It’s become a common trend across social media for parents to use props and signs that denote their new human’s memorable milestones. Things like “One Month Old,” or “Today I Smiled for the First Time” are the 2020 way of “scrapbooking.”
But for one mom in Australia, these generic milestone markers just weren’t enough for her son James and other infants like him.
Amy Purling gave birth to her son James at just 30 weeks. He was born with a rare blood-clotting disorder. “On his first day the doctor told us he was lucky to be alive,” she told ABC news.
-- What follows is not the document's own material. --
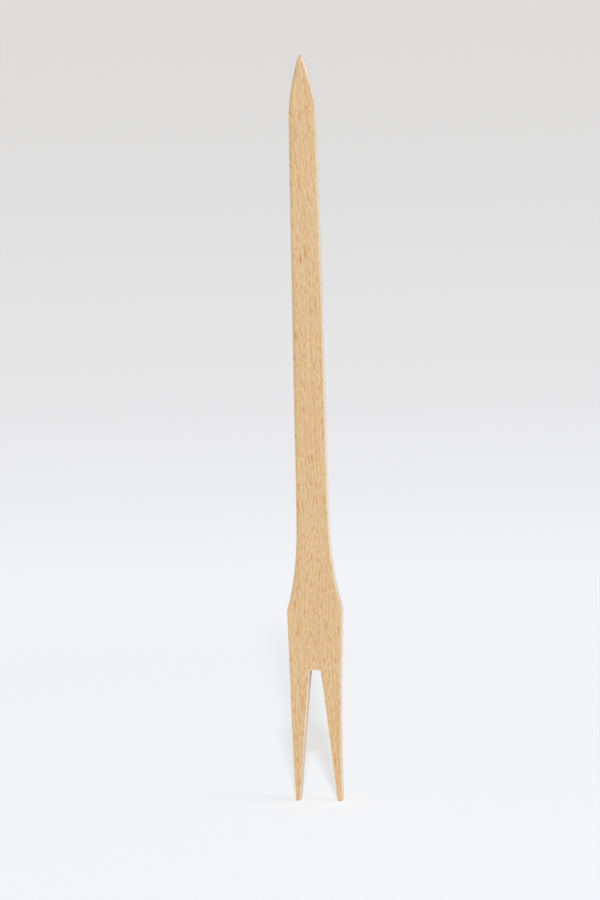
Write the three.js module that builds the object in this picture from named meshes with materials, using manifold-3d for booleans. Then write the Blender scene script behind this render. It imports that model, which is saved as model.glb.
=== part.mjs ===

James spent the first five weeks of his fragile little life in the neonatal intensive care unit (NICU). Once they were able to bring James home, Amy and her husband Scott would document their preemie’s milestones through photos and a journal—the old fashioned way if you will—because the milestone cards made for full-term babies didn’t apply to their miracle boy.
“None of these were suitable for the unique leaps these little fighters make every single day,” Amy said. “I was celebrating milestones that seemed so simple to everyone else, such as the suck of his first dummy and finally being able to breathe on his own, but they were absolutely huge in the NICU world. With each new milestone, we could breathe a sigh of relief and a weight was lifted from our shoulders. Ultimately, each milestone meant James was getting stronger and was a step closer to coming home with us.”
Knowing how celebratory even the smallest milestones are in the NICU world, Amy set out to create her own unique milestone cards that were specific to the hurdles that so many preemies overcome.
After introducing her company “Miracle Mumma” to the world of social media in December, Amy was bombarded by messages and inquiries about her cards and keepsakes.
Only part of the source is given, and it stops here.